Technological Change and Economic Development in Werner Sombart's Concept of Economic System

Technological Change and Economic Development in Werner Sombart's Concept of Economic System

Technological change and economic development in Werner Sombart's concept of economic system

Paper presented to the 13th Annual Conference of the European Society for the History of Economic Thought, Thessaloniki, April 23-26, 2009

Günther Chaloupek, Austrian Chamber of Labour, Vienna FIRST DRAFT

1. Werner Sombart as pioneer of the economics of technological change

Werner Sombart (1863-1941) deserves credit for being the first economist who analyzed the role of technological change in long term economic development. (1)

This, however, does not imply that before Sombart there was no awareness or understanding of the basic significance of technology for the production of goods and services in the perception of men and in the social sciences. Quite to the contrary, one of the principal characteristics of the nineteenth century is the general belief that human civilization had made substantial progress through advances in technology which were without historical precedent; that a continuous increase of material well being and culture had been made possible by a constant stream of inventions and improvements in production processes. And yet, this fundamental role of technology and its progressive development is very little reflected in the economic thought of the nineteenth century.

Of course, there is Karl Marx who assigned an important role to the development of new technologies as principal means of capitalist entrepreneurs to achieve extra profits, especially in the chapter on machinery and big industry in Das Kapital, Vol. 1. More fundamental still is the role of technological change in the interplay of "Produktivkräfte" and "Produktionsverhältnisse" (productive forces and relationships of production) which serves Marx as a general conceptual scheme for the explanation of history. If Marx often touched upon the crucial importance of technological change in his theory of capitalism, he did not, however, systematically analyze its impact on the evolution of this system.

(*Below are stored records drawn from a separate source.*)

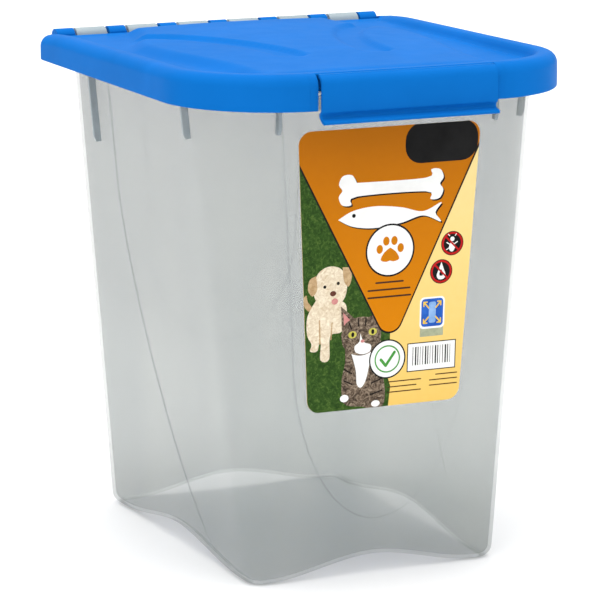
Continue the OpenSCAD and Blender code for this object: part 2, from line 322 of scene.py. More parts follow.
def moulded(name, dark, light, rough=(0.28, 0.38), alpha=1.0, grain=900.0, grain_bump=0.05,
            cloud=14.0, specular=0.5, stretch=1.0, heights=None):
    """Moulded plastic: faint flow clouds in its colour, uneven gloss and a fine skin, and, when heights is given,
    painted light and shade that lighten or darken the colour by height.
    """
    mat, tree, shader = material(name)
    clouds = noise(tree, cloud, 4.0, 0.55, 0.6, stretch)
    colour = ramp(tree, clouds.outputs["Fac"], [(0.3, dark), (0.7, light)])
    tint = colour.outputs["Color"]
    # painted light and shade: the colour is multiplied by a ramp over the object's height
    if heights:
        split = tree.nodes.new("ShaderNodeSeparateXYZ")
        coord = tree.nodes.new("ShaderNodeTexCoord")
        tree.links.new(coord.outputs["Object"], split.inputs["Vector"])
        painted_light_ramp = ramp(tree, split.outputs["Z"], [(z, (g, g, g * 1.004)) for z, g in heights])
        blend = tree.nodes.new("ShaderNodeMix")
        blend.data_type = "RGBA"
        blend.blend_type = "MULTIPLY"
        blend.inputs["Factor"].default_value = 1.0
        tree.links.new(tint, blend.inputs["A"])
        tree.links.new(painted_light_ramp.outputs["Color"], blend.inputs["B"])
        tint = blend.outputs["Result"]
    tree.links.new(tint, shader.inputs["Base Color"])
    gloss = noise(tree, cloud * 4, 3.0, 0.6)
    spread = tree.nodes.new("ShaderNodeMapRange")
    spread.inputs["To Min"].default_value = rough[0]
    spread.inputs["To Max"].default_value = rough[1]
    tree.links.new(gloss.outputs["Fac"], spread.inputs["Value"])
    tree.links.new(spread.outputs["Result"], shader.inputs["Roughness"])
    skin = noise(tree, grain, 2.0, 0.5)
    bump(tree, shader, skin.outputs["Fac"], grain_bump, 0.0004)
    shader.inputs["Alpha"].default_value = alpha
    shader.inputs["IOR"].default_value = 1.49
    shader.inputs["Specular IOR Level"].default_value = specular
    return mat


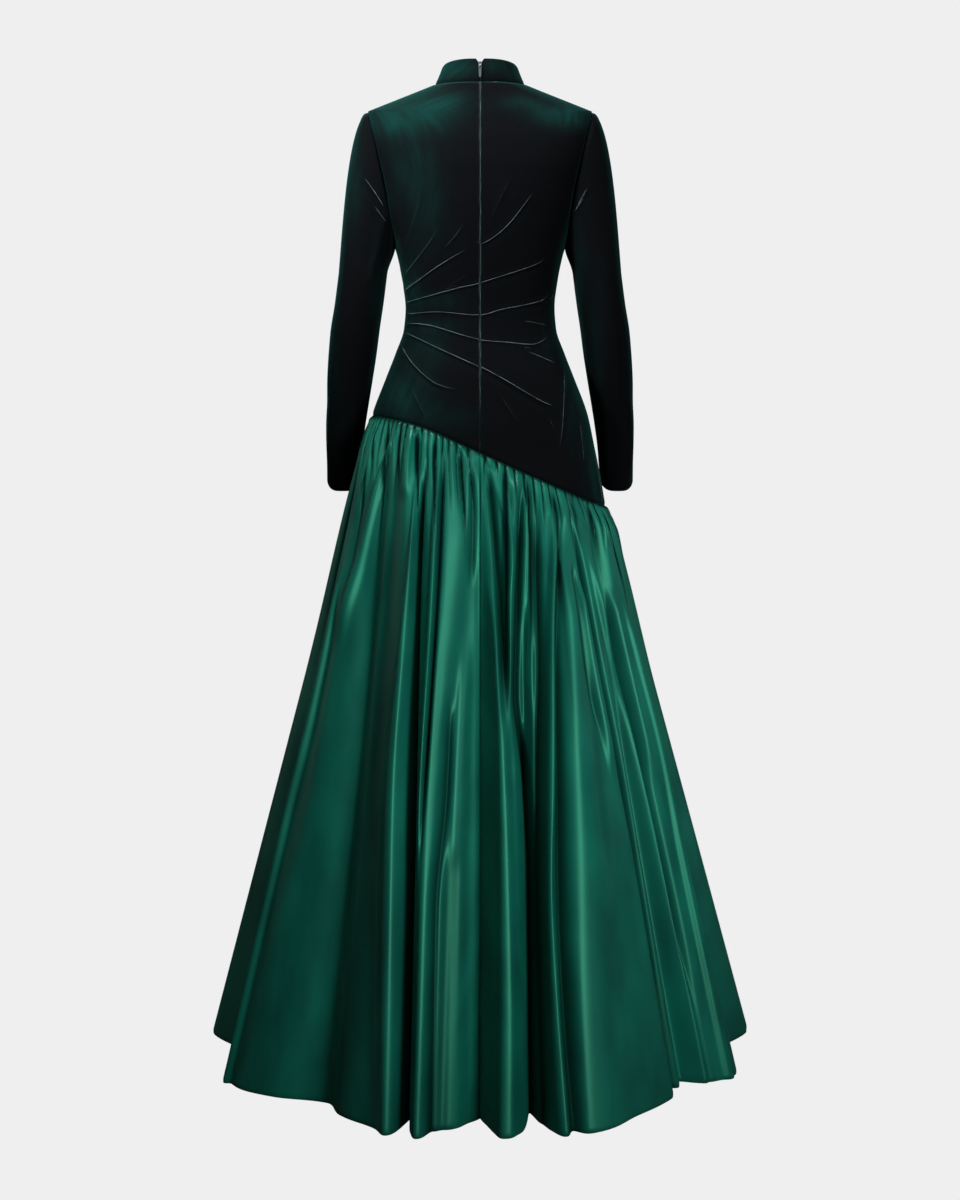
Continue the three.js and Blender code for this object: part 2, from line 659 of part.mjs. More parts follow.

During the nineteenth century, the analysis of the development of technology was largely left to engineers, technicians and natural scientists. Even in that context, the history of technology was not an academic subject of its own right. The substantial work that the history of technology produced during the second half of the nineteenth century was the achievement of "hobby historians": of engineers, professors of technological sciences, occasionally also of natural scientists (Hausen and Rürup 1975, pp. 11ff). Contributions were also made by authors who addressed a wider circle of readers in a more popular style. As a consequence, the focus on all these contributions on the history of technological change was on the technical-practical side of the matter - engineers writing for engineers, and occasionally on the more trivial economic results of technical advances.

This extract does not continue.